A denúncia que levou Bezerra à prisão foi feita em maio de 2022, no bojo do relatório final da 8ª fase da Operação Gênesis pelo MPCE. Ele e os sargentos Auricélio da Silva Araripe, Tony Cleber Pereira de Souza, Edvaldo da Silva Cavalcante; o tenente Antônio Marciano Mota dos Santos e o soldado Vinícius André de Sousa foram denunciados por crimes como extorsão, corrupção passiva, peculato e tráfico de drogas. 

O grupo de PMs era liderado pelo sargento Auricélio. Paulo Rogério prestava apoio ao bando e atuava quando era mobilizado. Auricélio, inclusive, foi demitido da PMCE em 2021, pois é acusado e uma série de delitos. 

Em outra atividade criminosa, investigada pela Operação Saratoga, o sargento Bezerra estaria ligado a uma facção criminosa paulista, se valendo da função enquanto militar para acobertar o tráfico ilícito de entorpecentes.

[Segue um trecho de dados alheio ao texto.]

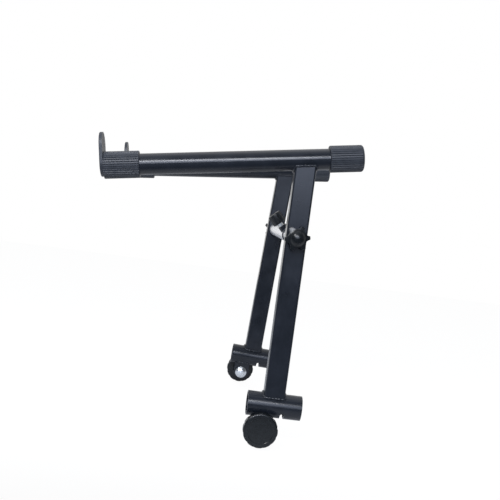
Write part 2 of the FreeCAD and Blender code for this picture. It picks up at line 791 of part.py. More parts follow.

"Os crimes eram perpetrados diuturnamente e, na maior parte das vezes, no próprio turno de serviço dos denunciados, com pleno abuso das prerrogativas que a farda e a função policial lhes incumbiam. Proteger a comunidade e praticar o policiamento ostensivo da área eram atitudes preteridas por tais agentes da lei quando assumiram o controle da viatura. Ao contrário, reiteradamente arquitetaram, planejavam e executavam extorsões, roubos, tráfico ilícito de entorpecentes, associação para o tráfico, corrupção passiva e o comércio irregular de armas e munições", diz denúncia do Gaeco.